Вот это уже была шпилька так шпилька, Пфайфеера прямо–таки передёрнуло. Энрихе же сохранил легкую учтивую улыбку. Он наслаждался самостоятельностью и бесконтрольностью.
— Раз уж пошел разговор о пленении эрцога, не мог бы ты, Энрек, прояснить, ПОЧЕМУ эрцог оказался не на «Леденящем», а на корабле алайцев? И что с лабораториями? Надеюсь, ты понимаешь, о чём я?
— Почему эрцог не побоялся обследовать вместе с алайцами Плайту? — Энрихе улыбнулся ещё любезнее. — Ну, возможно, у него есть вакцина. Эта странная и неожиданная болезнь наводит меня на мысль, что в его возрасте бывают постпрививочные реакции…
Глаза регента округлились.
— Ты уверен? — выдавил Пфайфер.
— В чём можно быть уверенным, прилетев четыре часа назад практически из столицы?
— Беспамятные боги! — регент пошёл мерить ногами зал для совещаний.
— Я свободен в предположениях. И предположить могу всё, что угодно. Например, что эрцог намеренно заразился и сдался в плен, дабы сделать определённый подарок имперцам. Мне сообщили, что, захватив отца, имперские корабли начали расстреливать из космоса Плайту… Говорят, нынешний лендслер совсем не такой безголовый, как старый…
Честно говоря, Энрихе нёс первое, что приходило ему в голову, однако с каждой фразой он убеждался, что регент и барон воспринимают его как человека приближённого и компетентного! Бешеные дети зимы! Больше всего Энрихе хотелось расхохотаться прямо в надутые физиономии, но приходилось отвечать. Отвечать, выдумывать на ходу, юлить…
— …меня самого интересует, каким образом имперцы узнали о лабораториях–заводах на Плайте. Или вы думаете, что Локье сначала информирует наших врагов, а потом сдается им на милость? Я бы внимательнее изучил, кто в ВАШЕМ окружении знал о готовящейся операции. Насколько я знаю ты, Пфайфер, до войны был неплохо знаком с… — Энрихе сдвинул брови, якобы вспоминая. — … фон Айвином…

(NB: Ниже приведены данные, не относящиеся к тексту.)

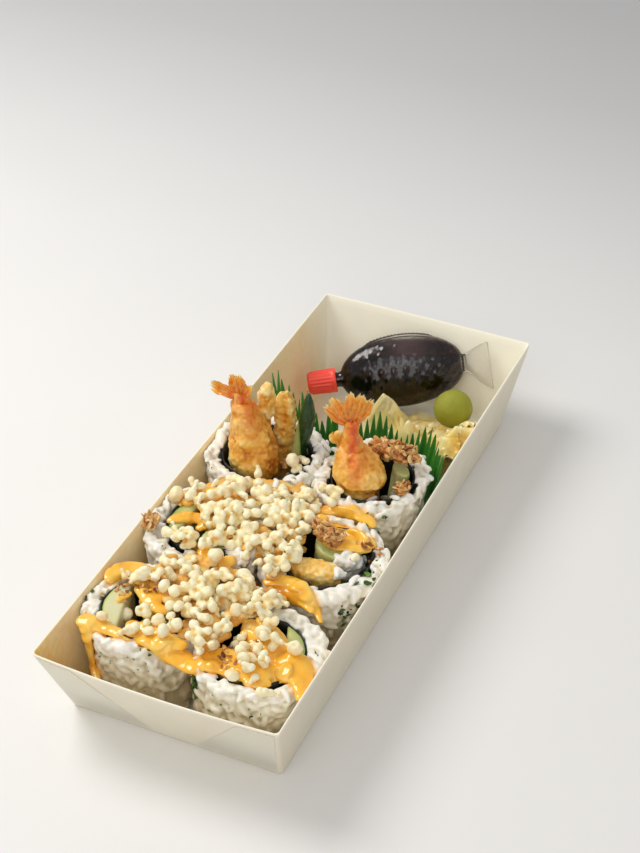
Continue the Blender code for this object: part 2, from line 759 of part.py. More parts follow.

Упоминание этой фамилии произвело странный эффект. Регент замер на половине шага, Пфайфер захлопнул уже было открывшийся рот… Повисла тишина, и в этой неожиданной тишине писк коммуникатора прозвучал громом с небес.
Регент бросился к экрану. Пфайфер раскорячился перед Энрихе, стараясь вытолкать (!) его из каюты.
Иннеркрайт прекрасно слышал, что говорил навигатор — появившейся в непосредственной близости блуждающий астероид заставляет его изменить положение корабля.
«Крематор» действительно включил двигатели и…
И Регент рухнул в кресло, а барон попросту сдулся. Стало уже просто по бытовому тихо.
— Вообще, разведка подтверждает, что на кораблях имперцев — эпидемия неизвестной болезни, — еле слышно начал регент. — Ты мог бы заняться этим вопросом, Энрек. Нас пока больше волнуют текущие дела, но, при первой же возможности, мы прибудем на «Леденящий», чтобы обсудить развернувшуюся вот таким образом проблему. Мы, — он посмотрел на Пфайфера. — Весьма благодарны тебе за весьма своевременный визит.
«Да уж, весьма своевременный, — думал, направляясь обратно на «Леденящий», Энрихе. — Весьма своевременно было узнать, что два осла ждут от фон Айвина срочного сообщения. О чём сообщение — нетрудно догадаться. Фон Айвин, видимо, должен подать им сигнал о совместной операции на Аннхелле. Отец велел поддержать их, если дело выгорит, а если нет…»
Обращаясь сегодня к паутине, иннеркрайт явственно видел пылающие точки — регент, барон, лендслер… Но с избытком хватало и нераспознанных точек, мелких людей и событий, от случайного выбора которых зависело в данный момент невероятно много. Энрихе ещё не случалось видеть такой запутанной картины — переплетение десятков и десятков линий, врастающих друг в друга, перекручивающихся, сплетающихся в клубки… Сумеет ли он разобраться, очувствовать, что и когда потребуется сделать?